Easy access to media has caused a sharp increase in access to information and a decrease in privacy, with or without government spying. Everyday, the things we send out into the internet could be read by people we don't know in places we've never been. Teens are now growing up online, and we all know people who are guilty of oversharing. But how does access to personal information affect the way current stories unfold? Certainly there are consequences when traditional outlets fail to adapt (i.e. they become irrelevant or discredited), but are all new uses of innovation a good thing for information sharing?
One transformative trend we can see sweeping nation is the "tabloid effect." Previously reserved mostly for politicians and celebrities, many business executives and journalists are finding themselves under the same personal scrutiny. This fascination with the details of one's private life — what they eat, where they went to school, who they are romantically involved with — is nothing new, but the ability to be more efficient in gathering this information has fueled a society of busybodies.
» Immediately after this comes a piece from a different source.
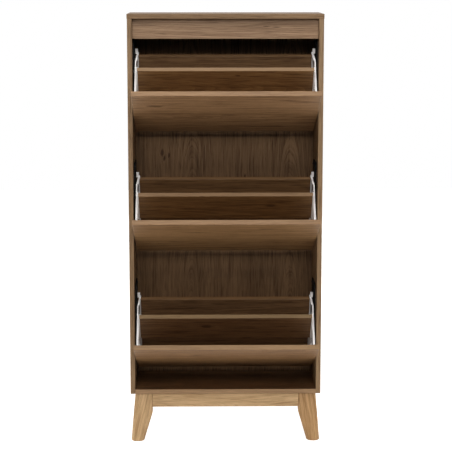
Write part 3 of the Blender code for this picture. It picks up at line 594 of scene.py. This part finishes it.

Nowhere this "tabloid effect" more clear than in the case of Glenn Greenwald.
Greenwald, a journalist for The Guardian, is used to covering headlines, not necessarily being one. But after he leaked the biggest story of his career thus far he saw many people asking questions ... about him. As Greenwald writes in his own defense, he received an email a few days ago from the New York Daily News requesting comments on an article they were going to run about his past as a lawyer for Master Notions. Buzzfeed, and then Gawker, followed the Daily News and published their own coverage on the newly-formed journalist-superstar. Turns out Greenwald has a few skeletons in his closet, taking place over 10 years ago and holding little relevance to the Snowden events. Even further in a list of things unrelated to Greenwald's credentials or journalistic integrity was mention of his love life. In fact, Gawker's article goes into more detail about his partner than it does his accomplishments during his 5 years at Salon. All three articles, especially from Gawker and the Daily News, are imprudently long and deserve no more attention. For those who want to take the time to read the incredibly verbose articles, you can click the links.
Whether Greenwald's speculation that the article is a personal attack for leaking a story is true, or rather it merely functions as a news outlet's pleading cry to get viewers, both hypotheses acknowledge the fact that audiences will probably read it. And that's no crime: the story is based on information available to the press, freedom of speech extends even further for public figures, and Greenwald expected backlash for leaking the story. But at what point does our fascination with a person overshadow their accomplishments and turn into demagoguery, martyrdom, or fear-mongering? Whatever the reader's feeling about Greenwald or the Snowden case, the credible line between gossip and news are still being defined in online news sources.